Monday, December 29, 2025

Hickory 101: Lesson 9 Building the Map Forward

Hickory 101 was never meant to give people answers. It was meant to give them their footing.

Over the course of this series, we’ve slowed things down on purpose. We’ve stepped away from arguments, headlines, and personalities long enough to understand what kind of place Hickory is, how its systems work, and how decisions made over time shape everyday life. That work matters, because clarity is not automatic. It has to be built.

This final lesson is not about solutions. It is about orientation. About understanding where we stand, what forces are acting on us, and how to move forward without guessing.

That is what it means to build the map forward.


Why a Map Matters

Most towns do not drift because people stop caring. They drift because activity gets mistaken for direction.

Hickory has meetings, projects, studies, committees, and plans. On paper, it often looks busy. But busyness is not the same thing as alignment. When every decision feels urgent, none of them are evaluated properly. Everything competes for attention. Nothing is placed in context.

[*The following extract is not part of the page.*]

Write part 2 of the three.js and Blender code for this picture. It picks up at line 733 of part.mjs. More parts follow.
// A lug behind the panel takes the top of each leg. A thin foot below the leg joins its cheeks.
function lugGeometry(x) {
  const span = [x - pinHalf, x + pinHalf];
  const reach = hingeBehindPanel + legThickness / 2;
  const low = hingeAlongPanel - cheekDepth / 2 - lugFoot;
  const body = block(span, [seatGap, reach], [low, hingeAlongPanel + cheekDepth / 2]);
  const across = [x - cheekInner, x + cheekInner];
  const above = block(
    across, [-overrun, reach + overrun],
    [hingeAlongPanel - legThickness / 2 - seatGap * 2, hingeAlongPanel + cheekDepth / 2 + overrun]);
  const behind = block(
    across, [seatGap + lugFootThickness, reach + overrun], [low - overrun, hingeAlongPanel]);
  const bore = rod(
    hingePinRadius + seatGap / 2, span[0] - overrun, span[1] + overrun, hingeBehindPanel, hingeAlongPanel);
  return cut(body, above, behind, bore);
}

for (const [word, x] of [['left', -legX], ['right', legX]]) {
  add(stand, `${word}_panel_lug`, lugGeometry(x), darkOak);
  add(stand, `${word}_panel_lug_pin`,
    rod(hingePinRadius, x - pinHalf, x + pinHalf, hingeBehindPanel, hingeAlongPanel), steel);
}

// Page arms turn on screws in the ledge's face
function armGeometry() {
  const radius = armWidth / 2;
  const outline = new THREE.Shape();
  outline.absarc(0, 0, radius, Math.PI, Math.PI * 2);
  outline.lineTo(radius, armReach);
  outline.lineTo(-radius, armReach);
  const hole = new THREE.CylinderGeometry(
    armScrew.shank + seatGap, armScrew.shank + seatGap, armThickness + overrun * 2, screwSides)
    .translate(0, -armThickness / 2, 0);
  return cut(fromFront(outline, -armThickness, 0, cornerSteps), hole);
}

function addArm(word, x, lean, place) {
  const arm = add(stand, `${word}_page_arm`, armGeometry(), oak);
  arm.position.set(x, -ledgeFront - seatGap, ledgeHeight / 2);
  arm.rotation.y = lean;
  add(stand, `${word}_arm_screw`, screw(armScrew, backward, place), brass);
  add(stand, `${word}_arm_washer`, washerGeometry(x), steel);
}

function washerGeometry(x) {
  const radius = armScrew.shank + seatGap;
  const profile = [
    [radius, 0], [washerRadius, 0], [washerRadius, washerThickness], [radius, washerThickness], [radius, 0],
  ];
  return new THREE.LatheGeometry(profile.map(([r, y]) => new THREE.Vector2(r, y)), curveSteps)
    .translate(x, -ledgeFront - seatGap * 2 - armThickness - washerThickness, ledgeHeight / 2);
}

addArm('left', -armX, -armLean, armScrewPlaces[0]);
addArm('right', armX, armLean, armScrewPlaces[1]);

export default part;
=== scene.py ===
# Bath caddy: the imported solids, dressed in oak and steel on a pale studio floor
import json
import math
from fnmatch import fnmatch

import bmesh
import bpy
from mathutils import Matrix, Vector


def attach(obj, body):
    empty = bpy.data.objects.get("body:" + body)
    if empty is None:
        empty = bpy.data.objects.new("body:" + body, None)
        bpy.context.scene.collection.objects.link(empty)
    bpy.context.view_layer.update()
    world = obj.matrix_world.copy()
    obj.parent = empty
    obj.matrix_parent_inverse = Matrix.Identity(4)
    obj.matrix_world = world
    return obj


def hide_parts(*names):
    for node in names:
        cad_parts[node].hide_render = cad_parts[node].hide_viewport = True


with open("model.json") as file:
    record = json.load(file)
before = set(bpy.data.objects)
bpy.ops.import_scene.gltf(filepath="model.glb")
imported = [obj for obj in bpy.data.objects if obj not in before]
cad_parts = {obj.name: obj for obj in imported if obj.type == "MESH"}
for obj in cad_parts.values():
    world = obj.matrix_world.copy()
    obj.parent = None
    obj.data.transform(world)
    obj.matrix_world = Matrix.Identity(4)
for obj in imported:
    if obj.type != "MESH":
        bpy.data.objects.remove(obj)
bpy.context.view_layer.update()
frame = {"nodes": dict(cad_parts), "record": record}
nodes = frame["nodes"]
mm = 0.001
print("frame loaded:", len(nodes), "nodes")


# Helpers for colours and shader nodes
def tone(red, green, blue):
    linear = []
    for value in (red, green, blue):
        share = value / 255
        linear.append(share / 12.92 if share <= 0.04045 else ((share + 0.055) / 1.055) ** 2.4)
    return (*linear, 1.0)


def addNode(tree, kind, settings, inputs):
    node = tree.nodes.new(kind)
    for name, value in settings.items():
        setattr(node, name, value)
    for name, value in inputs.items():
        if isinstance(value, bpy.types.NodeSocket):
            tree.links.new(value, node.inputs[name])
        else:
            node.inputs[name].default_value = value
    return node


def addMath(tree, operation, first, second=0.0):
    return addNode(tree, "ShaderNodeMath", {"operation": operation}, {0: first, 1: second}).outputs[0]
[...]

A map does three essential things.

First, it tells you where you are. Not where you wish you were. Not where a press release says you are. Where you actually stand.

Second, it shows you where pressure is coming from. Pressure doesn’t ask permission, and it doesn’t care about local pride. It shows up whether you acknowledge it or not.

Third, a map helps you decide what not to do. This is the part most communities avoid. Without constraints, every idea sounds possible. With constraints, choices become clearer—and harder.

Without a map, every problem feels like an emergency.
With a map, urgency gets sorted.


Where Hickory Is Right Now

Before you plot forward, you fix your position.

Hickory today is not a city in free fall. But it is also not a city on stable footing. It is a legacy community in transition, carrying an economic and civic structure that has weakened without being fully replaced.

Several realities define this moment:

Hickory no longer has enough of the kinds of core industries that once supported middle-income households. Incomes lag behind regional peers. 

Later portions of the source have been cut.